> **INSTRUCTION**
Check each line of the material below for "None", then copy the ones that contain it.

◆ ◆ ◆

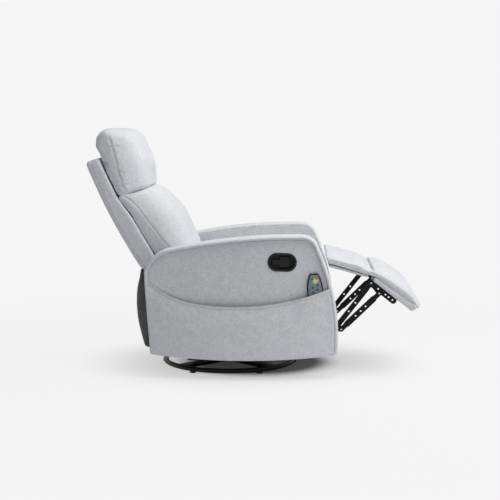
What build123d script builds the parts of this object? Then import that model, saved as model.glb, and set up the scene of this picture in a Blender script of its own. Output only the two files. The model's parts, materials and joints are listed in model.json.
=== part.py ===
"""Swivel glider recliner, shown reclined with its footrest out.

+X is the front of the chair, +Z is up and -Y is the sitter's right side.
The origin is on the floor, on the swivel axis.  All sizes are in millimetres.
Outlines are drawn in the XZ plane, as the chair is seen from its right side.
"""
from build123d import *
from math import atan2, cos, degrees, hypot, radians, sin
import os

# ---------------------------------------------------------------- widths, from the middle of the chair
arm_inner = 265.0             # inner face of each arm
arm_thickness = 110.0         # of an arm at its widest
pocket_bulge = 20.0           # pocket cloth proud of the arm's rim
seat_arm_gap = 3.0            # seat cushion to each arm
back_arm_gap = 7.0            # back shell to each arm
cushion_arm_gap = 15.0        # back cushions, footrest and rear flap to each arm
arm_spacer_length = 33.5      # steel side plate to each arm

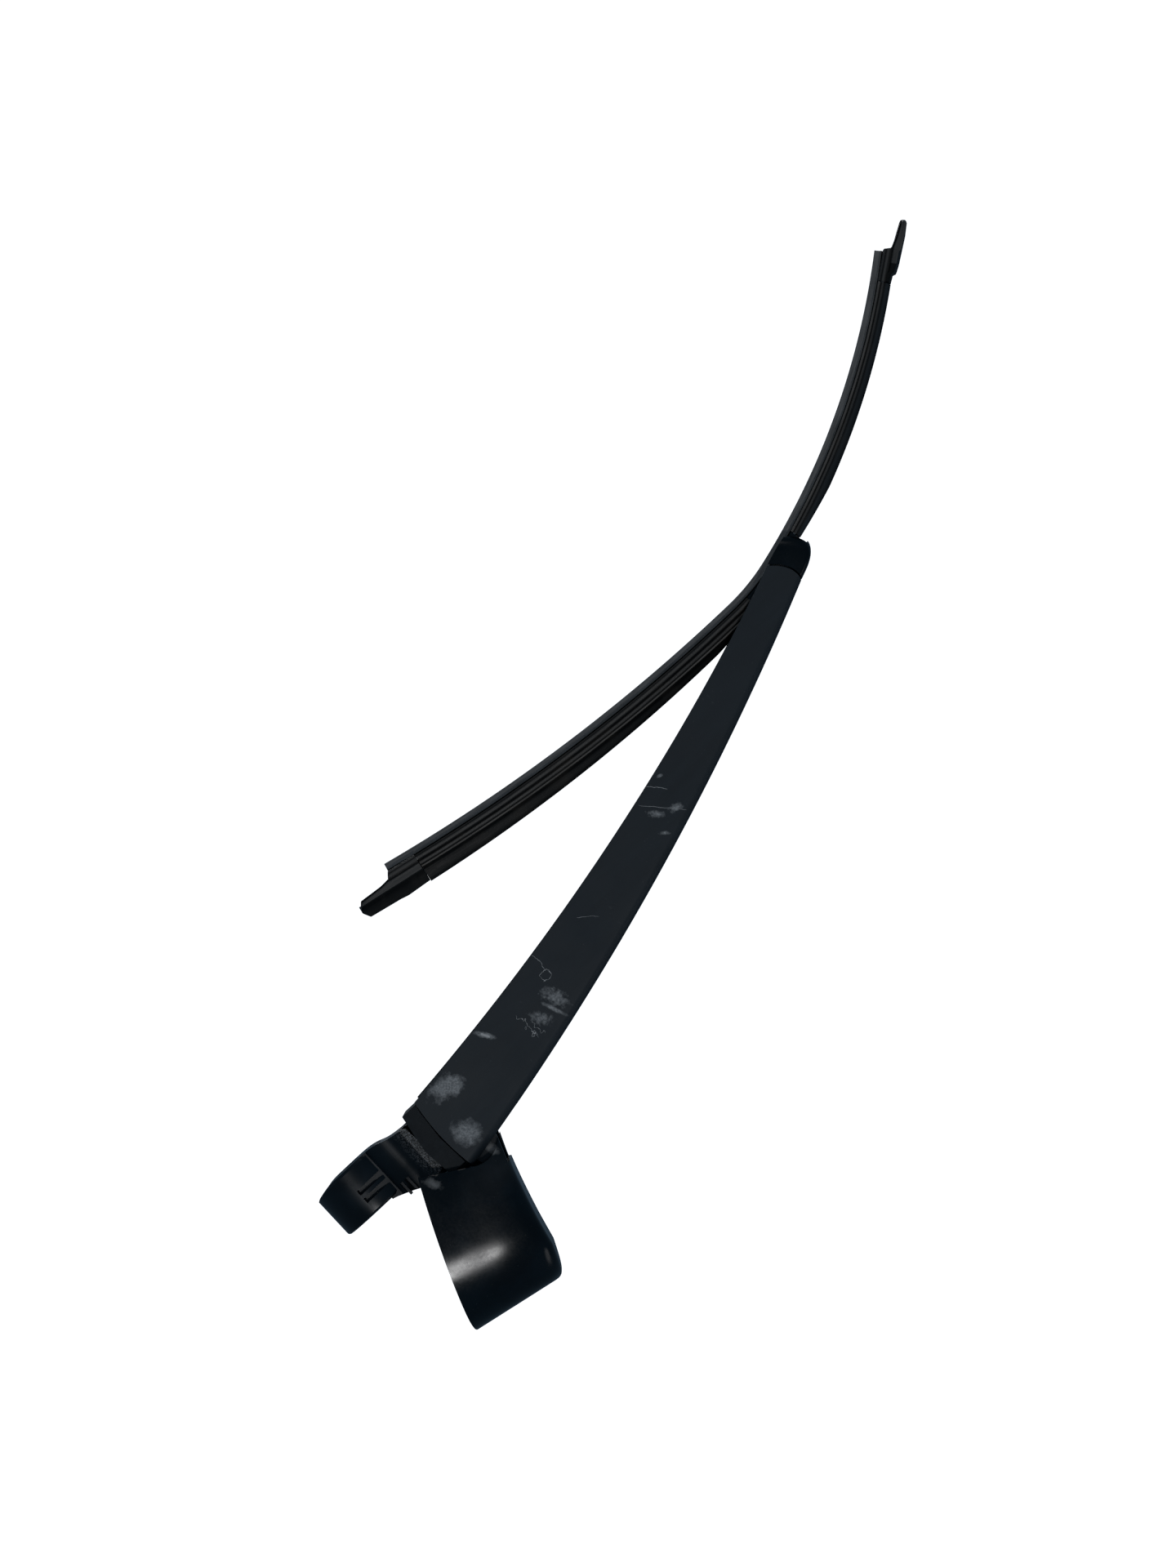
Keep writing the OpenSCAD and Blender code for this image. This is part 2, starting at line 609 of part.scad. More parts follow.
function cap_top(x) = cap_high + cap_crown * pow(max(min((-x - 10) / 36, 1), 0), 1.4);
function cap_x(f) = f < 1 ? -2 - (hinge_x - 2) * f : -hinge_x - cap_nose * sin((f - 1) * 90);
function cap_near_x(z) = z < 0 ? -7.4 - (cap_ear_r - 7.4) * (z + cap_low) / cap_low
    : -sqrt(max(cap_ear_r * cap_ear_r - z * z, 4));
function cap_w(f, off) = (cap_hw - off) * (f <= 1 ? 1 : pow(cos((f - 1) * 90), 0.75));
// f runs from 0 at the arm to 1 at the spindle axis and to 2 at the end wall
function cap_ring(f, off, drop) = let (
        x = cap_x(f) + (f > 1 ? off * sin((f - 1) * 90) : 0),
        end = max(f - 1, 0),
        top = cap_top(x) * (1 - 0.22 * pow(end, 6)) - off,
        bow = cap_bow * max(1 - pow((cap_x(f) + 32) / 26, 2), 0),
        h = top + cap_low + drop, hw = cap_w(f, off), r = min(5 - off * 0.6, hw * 0.8))
    [for (p = arch(hw, h + bow, r)) let (z = p[1] - cap_low - drop - bow)
        [f == 0 ? cap_near_x(z) : x + (f > 1 ? cap_slant * z * sin((f - 1) * 90) : 0), p[0], z]];

module cap_lug_outline() {
    circle(boss_r);
    polygon([[1.5, boss_r - 0.4], [-11, cap_high - 1], [-20, cap_high - 0.8], [-17.5, 6.5],
             [-3, -boss_r + 1.1]]);
}

module cap() {
    nose_steps = [1.94, 1.86, 1.78, 1.7, 1.6, 1.5, 1.4, 1.3, 1.2, 1.1, 1, 0.8, 0.6, 0.4];
    color("#121316") translate([hinge_x, 0, hinge_z]) rotate([0, cap_open, 0]) difference() {
        union() {
            difference() {
                skin([for (f = concat(nose_steps, [0.2, 0]))
                    cap_ring(f, 0, 0)], true);
                skin([for (f = concat(nose_steps, [0.2, -0.2]))
                    cap_ring(f, cap_t, 1)], true);
                across(-cap_in_hw - relief, cap_in_hw + relief)
                    translate([-12.6, -cap_low - 10]) square([30, 60]);
            }
            both(lug_in, lug_out) cap_lug_outline();
        }
        bar(0, 0, pin_r + run_gap, -20, 20);
    }
}

// ---- spring and its link

module along_spring() {
    translate([link_x, 0, link_z]) rotate([0, 5.7, 0]) children();
}
coil_from = 20;
coil_to = spring_reach - 9;
coil_mid = spring_r - wire_r;
hook_loop = coil_mid * 0.83;   // radius of the end hook's centre line
hook_back = hook_loop - wire_r - hook_pin_r - run_gap;

module spring_link() {
    strap = 1.4;
    hook_r = hook_pin_r + run_gap;
    color("#6d7278") along_spring() difference() {
        union() {
            across(-strap, strap) {
                circle(hook_r + 1.9);
                polygon([[0, 0.6], [0, -hook_r - 1.9], [12, -2.6], [coil_from, -1.8], [coil_from, 1.8],
                         [12, 0.6]]);
            }
            translate([coil_from - 1, 0, 0]) rotate([0, 90, 0]) cylinder(r = coil_mid - wire_r - 0.2, h = 7);
        }
        across(-20, 20) circle(hook_r);
    }
}

function spring_path() = let (per = 10, n = spring_turns * per) concat(
    [for (i = [0 : n]) let (a = i * 360 / per, x = coil_from + wire_r + (coil_to - coil_from) * i / n)
        [x, coil_mid * sin(a), coil_mid * cos(a)]],
    [for (i = [1 : 8]) let (a = i * 30)
        [spring_reach - hook_back + hook_loop * sin(a - 90), 0.001 * i,
            hook_loop * cos(a - 90) + (i < 3 ? (3 - i) * 1.05 : 0)]]);

module tension_spring() {
    color("#7c828a") along_spring() wire(spring_path(), wire_r, 6, [0, 0, 1]);
}

module hinge_bush_left() hinge_bush(1);
module hinge_bush_right() hinge_bush(-1);
module rail_left() rail(1);
module rail_right() rail(-1);

head();
hinge_bush_left();
hinge_bush_right();
hinge_pin();
link_pin();
arm_shell();
hinge_collar();
spring_pin();
tip_cap();
blade_adapter();
cap();
spring_link();
tension_spring();
blade_pin();
blade_carrier();
rail_left();
rail_right();
wiper_rubber();
spoiler_outer();
spoiler_inner();
end_cap_outer();
end_cap_inner();
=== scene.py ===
import bmesh
import bpy
import math
import numpy as np
from mathutils import Matrix, Vector


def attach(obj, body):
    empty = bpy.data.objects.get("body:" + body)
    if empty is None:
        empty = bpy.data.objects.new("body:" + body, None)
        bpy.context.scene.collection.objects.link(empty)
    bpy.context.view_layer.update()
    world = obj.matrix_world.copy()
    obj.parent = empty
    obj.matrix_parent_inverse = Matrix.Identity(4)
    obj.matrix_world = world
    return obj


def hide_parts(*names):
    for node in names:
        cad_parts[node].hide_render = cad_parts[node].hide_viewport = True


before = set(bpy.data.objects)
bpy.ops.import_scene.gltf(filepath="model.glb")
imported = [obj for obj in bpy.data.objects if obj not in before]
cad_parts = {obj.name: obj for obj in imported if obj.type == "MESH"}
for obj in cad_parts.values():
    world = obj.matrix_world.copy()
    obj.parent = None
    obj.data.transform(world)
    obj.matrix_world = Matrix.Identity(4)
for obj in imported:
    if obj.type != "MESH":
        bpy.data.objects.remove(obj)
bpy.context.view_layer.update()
print("frame loaded:", len(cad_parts), "nodes")

mm = 0.001
hinge = (39.0, 18.0)  # hinge pin seen from the side, x and z in mm
linkPin = (34.0, 5.0)
bladeAt = (249.774, -47.642)  # blade pin


# Shapes. Each one is a pair (points in mm, faces), and a piece joins several of them.

def loft(rings, closeEnds="", loop=False):
    # rings of points carried along a path: point (i, j) joins (i + 1, j) and (i, j + 1);
    # closeEnds holds s and e for a wall's end strips, or f for flat ends; loop joins last to first
    count, around = rings.shape[:2]
    i = np.arange(count if loop else count - 1)[:, None]
    j = np.arange(around)[None, :]
    i2, j2 = (i + 1) % count, (j + 1) % around
    quads = np.stack([i * around + j, i * around + j2, i2 * around + j2, i2 * around + j], axis=-1)
    faces = quads.reshape(-1, 4).tolist()
    k = np.arange(around // 2 - 1)
    strip = np.stack([k, around - 1 - k, around - 2 - k, k + 1], axis=-1)
    last = (count - 1) * around
    if "s" in closeEnds:
        faces += strip.tolist()
    if "e" in closeEnds:
        faces += (strip[:, ::-1] + last).tolist()
    if "f" in closeEnds:
        faces.append(list(range(around))[::-1])
        faces.append(list(range(last, last + around)))
    return rings.reshape(-1, 3), faces


def prism(outline, low, high):
    # a side-view outline between two places across the part
    outline = np.asarray(outline, float)
    rings = np.stack([np.column_stack([outline[:, 0], np.full(len(outline), y), outline[:, 1]])
                      for y in (low, high)])
    return loft(rings, "f")


def turning(centre, profile, count=48):
    # a closed (radius, y) profile turned about a line across the part
    radius, y = np.asarray(profile, float).T
    angle = np.linspace(0, 2 * np.pi, count, endpoint=False)[:, None]
    rings = np.stack([centre[0] + radius * np.cos(angle), y + 0 * angle,
                      centre[1] + radius * np.sin(angle)], axis=-1)
    return loft(rings, loop=True)


def wireAlong(path, radius, sides=12):
    # a circle carried along the path, square to its tangent; the side vector is the across axis
    tangent = np.gradient(path, axis=0)
    tangent /= np.linalg.norm(tangent, axis=1)[:, None]
    side = np.cross(tangent, [0.0, 0.31, 0.95])
    side /= np.linalg.norm(side, axis=1)[:, None]
    up = np.cross(side, tangent)
    angle = np.linspace(0, 2 * np.pi, sides, endpoint=False)
    rings = path[:, None, :] + radius * (np.cos(angle)[None, :, None] * side[:, None, :]
                                         + np.sin(angle)[None, :, None] * up[:, None, :])
    return loft(rings, "f")


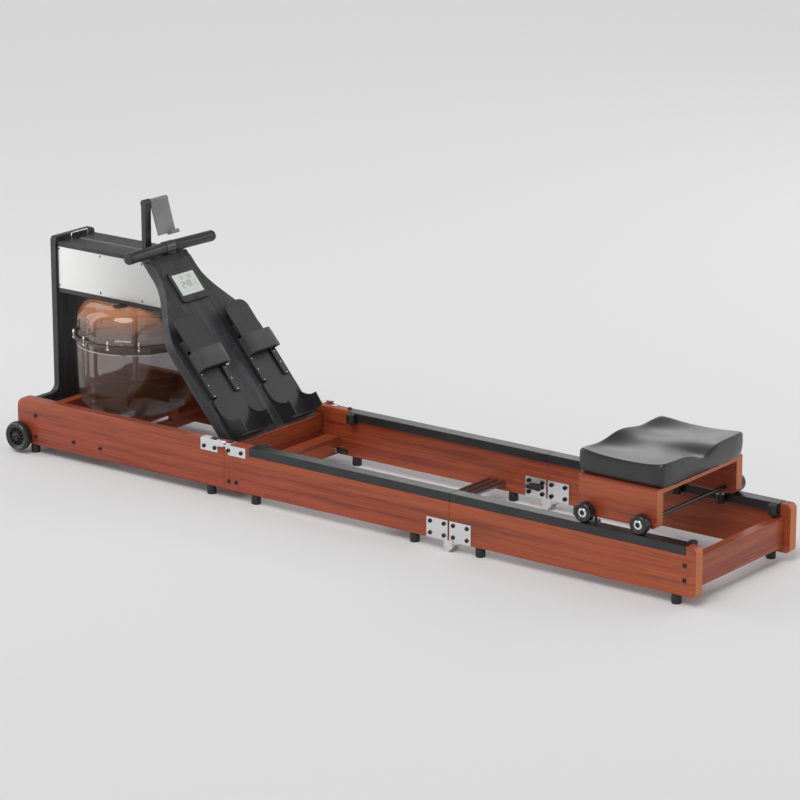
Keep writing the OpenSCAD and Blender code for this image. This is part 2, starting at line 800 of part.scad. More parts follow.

◆ ◆ ◆

> **RESULT OF THE TASK**
    if empty is None:
        empty = bpy.data.objects.new("body:" + body, None)
    obj.parent = None
    i = np.arange(count if loop else count - 1)[:, None]
    j = np.arange(around)[None, :]
    angle = np.linspace(0, 2 * np.pi, count, endpoint=False)[:, None]
    tangent /= np.linalg.norm(tangent, axis=1)[:, None]
    side /= np.linalg.norm(side, axis=1)[:, None]
    rings = path[:, None, :] + radius * (np.cos(angle)[None, :, None] * side[:, None, :]
                                         + np.sin(angle)[None, :, None] * up[:, None, :])